Reflecting the potential to combine and integrate disparate data sets, DNV’s Veracity cloud platform has become an important aspect of Ocean Farm 1’s structural monitoring in recent months. SENSFIB data are sent to Veracity once per day, where they are stored safely and can easily be shared with DNV, SalMar engineers or third-party consultants, including Light Structures’ experts. Veracity also provides a platform for improving insight based on data trends, and it is possible to add new data streams from other sensors or communications channels (weather, motion, currents, etc.) should they be required going forward.
To deliver added value, there must be complete trust in all data coming through the system; for instance, the data must not be tampered with, and the quality should be according to expectations. These concerns are an issue for all sensor-based systems and also apply to structural load monitoring. The system itself and the data from each sensor network need to be verified against requirements addressing quality and security for class systematics and important decisions; cyber secure is a class notation for this, and D-INF is a class notation for the data collection infrastructure. SENSFIB may then be a part of a larger system, with sensor data coming from many systems
Increasing Production Capacity
Ocean Farm 1 is just the start of a new era of exposed aquaculture: Its inception, development and operation will provide a knowledge platform that will have an impact far and wide. The United Nations predicts that the world will need 70 percent more food by 2030, at the same time as tackling lowering global emissions and aiming to achieve the UN’s Sustainable Development Goals.
SalMar Aker Ocean, the new company formed by SalMar AS and offshore engineering and operations specialist Aker for the operation of Ocean Farm 1 and subsequent new offshore aquaculture concepts, aims to establish sustainable production of approximately 150,000 tonnes of salmon in offshore and semioffshore sites by the end of 2030, securing Norway’s position as a key fish and seafood producer.

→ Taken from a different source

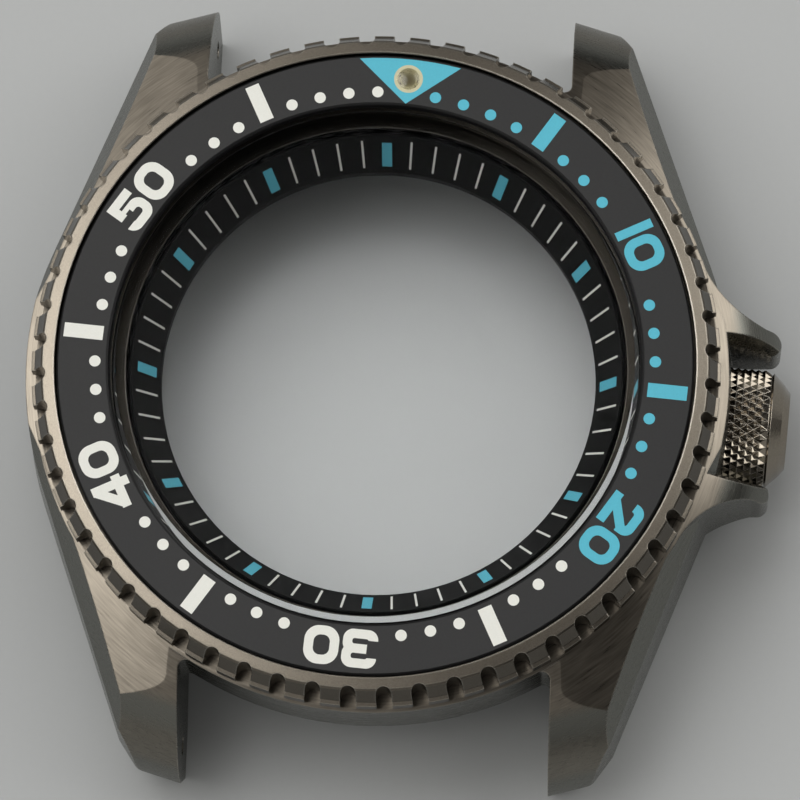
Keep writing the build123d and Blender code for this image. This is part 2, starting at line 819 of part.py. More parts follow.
def crown_tube():
    start = crown_pocket_x
    flange_end = start + tube_flange_length
    return turned_on_crown([
        (tube_start_x, tube_bore_r), (tube_start_x, tube_shank_r), (start, tube_shank_r), (start, tube_flange_r),
        (flange_end, tube_flange_r), (flange_end, tube_thread_r), (tube_end_x, tube_thread_r),
        (tube_end_x, tube_seal_bore_r), (tube_end_x - tube_seal_length, tube_seal_bore_r),
        (tube_end_x - tube_seal_length, tube_bore_r),
    ])


def tube_seal():
    return crown_ring(tube_seal_bore_r, tube_bore_r, tube_end_x - tube_seal_length, tube_end_x)


def knurl_sleeve():
    """Sleeve whose outside is rows of small four-sided pyramids in a diamond pattern."""
    row_length = (knurl_end_x - knurl_start_x) / knurl_rows
    step = 180 / knurl_columns
    valley_r = crown_r - knurl_depth
    faces = []

    def place(row, column, radius):
        angle = radians(column * step)
        return Vector(knurl_start_x + row * row_length / 2, radius * sin(angle), crown_z + radius * cos(angle))

    def flat(*corners):
        faces.append(Face(Wire.make_polygon(corners, close=True)))

    rows = knurl_rows * 2
    columns = knurl_columns * 2
    for row in range(1, rows):
        for column in range(row % 2, columns, 2):
            peak = place(row, column, crown_r)
            ends = [place(row - 1, column, valley_r), place(row, column + 1, valley_r),
                    place(row + 1, column, valley_r), place(row, column - 1, valley_r)]
            for i in range(4):
                flat(peak, ends[i], ends[(i + 1) % 4])
    for row, turn in ((0, 1), (rows, -1)):
        for column in range(1, columns, 2):
            left, right = place(row, column, valley_r), place(row, column + 2, valley_r)
            inner = place(row + turn, column + 1, valley_r)
            flat(left, right, inner)
            middle = Vector(place(row, 0, 0).X, 0, crown_z)
            flat(left, right, middle)
    return Solid(Shell(faces))


def crown_bore_r():
    """Bore of the crown round the tube's thread."""
    return tube_thread_r + crown_thread_clearance


def crown_gasket_start_x():
    """Place of the crown's gasket, just clear of the tube's flange."""
    return crown_pocket_x + tube_flange_length + crown_gasket_gap


def crown_cap():
    """Crown with its knurl, gasket seat, threaded bore and spring chamber."""
    shoulder_x = knurl_end_x + crown_shoulder_gap
    outside = turned_on_crown([
        (crown_start_x, 0), (crown_start_x, crown_r - crown_entry_chamfer), (knurl_start_x, crown_r - knurl_depth),
        (knurl_start_x, crown_core_r), (knurl_end_x, crown_core_r), (shoulder_x, crown_shoulder_r),
        (crown_bevel_x, crown_bevel_r), (crown_end_x, crown_end_r), (crown_end_x, 0),
    ])
    seat_x = crown_gasket_start_x() + crown_gasket_length
    inside = turned_on_crown([
        (crown_start_x - over, 0), (crown_start_x - over, crown_gasket_r), (seat_x, crown_gasket_r),
        (seat_x, crown_bore_r()), (crown_thread_end_x + retainer_length, crown_bore_r()),
        (crown_thread_end_x + retainer_length, chamber_r), (chamber_end_x, chamber_r), (chamber_end_x, 0),
    ])
    return knurl_sleeve() + outside - inside


def crown_gasket():
    start_x = crown_gasket_start_x()
    return crown_ring(crown_gasket_r, crown_bore_r(), start_x, start_x + crown_gasket_length)


def crown_retainer():
    """Bush pressed into the crown's bore, which keeps the post's head in the chamber."""
    return crown_ring(crown_bore_r(), retainer_bore_r, crown_thread_end_x, crown_thread_end_x + retainer_length)


def crown_post():
    """Sliding post with a head, and a threaded hole in its inner end for the winding stem."""
    head_x = crown_thread_end_x + retainer_length
    return turned_on_crown([
        (post_start_x, stem_thread_r), (post_start_x, post_r), (head_x, post_r), (head_x, post_head_r),
        (head_x + post_head_length, post_head_r), (head_x + post_head_length, 0),
        (post_start_x + stem_thread_depth, 0), (post_start_x + stem_thread_depth, stem_thread_r),
    ])


def crown_washer():
    """Slip washer at the end of the chamber, on which the spring bears."""
    end_x = chamber_end_x - spring_clearance
    return crown_ring(post_head_r, washer_bore_r, end_x - washer_length, end_x)


def crown_spring():
    """Coil spring between the post's head and the slip washer."""
    start_x = crown_thread_end_x + retainer_length + post_head_length + spring_clearance + spring_wire_r
    end_x = chamber_end_x - spring_clearance * 2 - washer_length - spring_wire_r
    length = end_x - start_x
    path = Helix(length / spring_turns, length, spring_coil_r)
    profile = Plane(origin=path @ 0, z_dir=path % 0) * Circle(spring_wire_r)
    coil = sweep(profile, path)
    return Pos(start_x, 0, crown_z) * Rot(0, 90, 0) * coil


PARTS = {
    "mid_case": mid_case,
    "bezel": bezel,
    "bezel_insert": bezel_insert,
    "insert_adhesive": insert_adhesive,
    "insert_blue_marks": blue_marks,
    "insert_white_marks": white_marks,
    "lume_pearl": lume_pearl,
    "pearl_cap": pearl_cap,
    "crystal": crystal,
    "crystal_gasket": crystal_gasket,
    "bezel_gasket": bezel_gasket,
    "case_back_gasket": back_gasket,
    "bezel_click_spring": click_spring,
    "click_spring_pins": spring_pins,
    "chapter_ring": chapter_body,
    "chapter_five_minute_marks": five_minute_marks,
    "chapter_minute_marks": single_minute_marks,
    "crown_tube": crown_tube,
    "crown_tube_seal": tube_seal,
    "crown_cap": crown_cap,
    "crown_gasket": crown_gasket,
    "crown_retainer": crown_retainer,
    "crown_post": crown_post,
    "crown_washer": crown_washer,
    "crown_spring": crown_spring,
}
# The bezel stands a few clicks round from 12 o'clock, and its insert was glued in a little off it
TURNED = dict.fromkeys(("bezel_insert", "insert_adhesive", "insert_blue_marks", "insert_white_marks",
                        "lume_pearl", "pearl_cap"), insert_turn)
TURNED["bezel"] = bezel_turn
TURNED.update((name, crown_swing) for name in PARTS if name.startswith("crown_"))

os.makedirs("parts", exist_ok=True)
for name, make in PARTS.items():
    made = make()
    pieces = made if isinstance(made, list) else [made]
    placed = [Rot(0, 0, -TURNED.get(name, 0)) * solid for piece in pieces for solid in piece.solids()]
    export_step(Compound(children=placed), "parts/" + name + ".step")
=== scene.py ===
import math

import bpy
from mathutils import Matrix, Vector


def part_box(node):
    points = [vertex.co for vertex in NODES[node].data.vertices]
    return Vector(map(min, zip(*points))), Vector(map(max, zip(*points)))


# Looks of an empty diver's watch case: gunmetal case middle, bezel and crown, matt black insert,
# clear crystal and black chapter ring. Every shape is a CAD node, so this script makes the
# finishes and the stage. Everything is in metres in the case's own frame: origin on the case axis
# in the plane of the case-back land, +Z to the crystal, +Y to 12 o'clock, +X to 3 o'clock.

bl_info = {
    "name": "Watch case looks",
    "version": (1, 0, 0),
    "blender": (4, 5, 0),
    "location": "View3D > Sidebar > Watch Case",
    "description": "Dresses the parts of an empty diver's watch case",
    "category": "Object",
}

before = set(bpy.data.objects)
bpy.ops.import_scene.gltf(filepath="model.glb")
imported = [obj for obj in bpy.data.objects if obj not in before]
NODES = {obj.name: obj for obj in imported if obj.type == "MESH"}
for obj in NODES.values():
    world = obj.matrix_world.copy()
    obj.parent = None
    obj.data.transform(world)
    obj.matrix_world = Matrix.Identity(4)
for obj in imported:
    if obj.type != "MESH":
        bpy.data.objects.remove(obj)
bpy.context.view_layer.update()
MM = 0.001

CASE_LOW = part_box("mid_case")[0]
INSERT_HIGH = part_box("bezel_insert")[1]


# Sizes and colours that a user may change

class CaseFinish(bpy.types.PropertyGroup):
    """Gunmetal of the case middle, bezel and crown."""

    metal: bpy.props.FloatVectorProperty(
        name="Metal", description="Colour of the gunmetal coating where it is brushed or blasted",
        subtype="COLOR", size=3, min=0, max=1, default=(0.190, 0.168, 0.138))
    polished: bpy.props.FloatVectorProperty(
        name="Polished metal", description="Colour of the gunmetal coating where it is smooth",
        subtype="COLOR", size=3, min=0, max=1, default=(0.150, 0.150, 0.134))
    brush_pitch: bpy.props.FloatProperty(
        name="Brush pitch", description="Distance between brush lines on the tops of the lugs",
        unit="LENGTH", min=0, default=0.11 * MM)
    brush_stroke: bpy.props.FloatProperty(
        name="Brush stroke", description="Angle round the case axis that one brush line covers",
        subtype="ANGLE", min=0, default=math.radians(5))
    blast_grain: bpy.props.FloatProperty(
        name="Blast grain", description="Size of the sandblasted grain on the bezel's rim",
        unit="LENGTH", min=0, default=0.07 * MM)
    edge_radius: bpy.props.FloatProperty(
        name="Edge radius", description="Radius to which the metal's edges look broken",
        unit="LENGTH", min=0, default=0.12 * MM)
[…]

SalMar is confident that precise structural stress and fatigue measurement by Light Structures will provide a significant contribution to the development of structural modifications and alternative offshore fish farm designs, as well as new processes and workflows that will strengthen the case for taking aquaculture further from shore.
DNV will ensure that SalMar Aker Ocean can leverage the SENSFIB data into actionable insight and decision support through ongoing development of structural monitoring with SENSFIB technology. And the in-depth experience of Light Structures’ technology on Ocean Farm 1 is helping to prepare SENSFIB for safety and risk reduction in the day-to-day operations of advanced new fish farms that we are yet to imagine. ST
Ernad Sehic is senior international sales manager at Light Structures AS. He is based at the maritime structural stress monitoring company’s Oslo headquarters. Sehic joined in 2017 as a project manager after spending 10 years in various hands-on project management and engineering roles at National Oilwell Varco.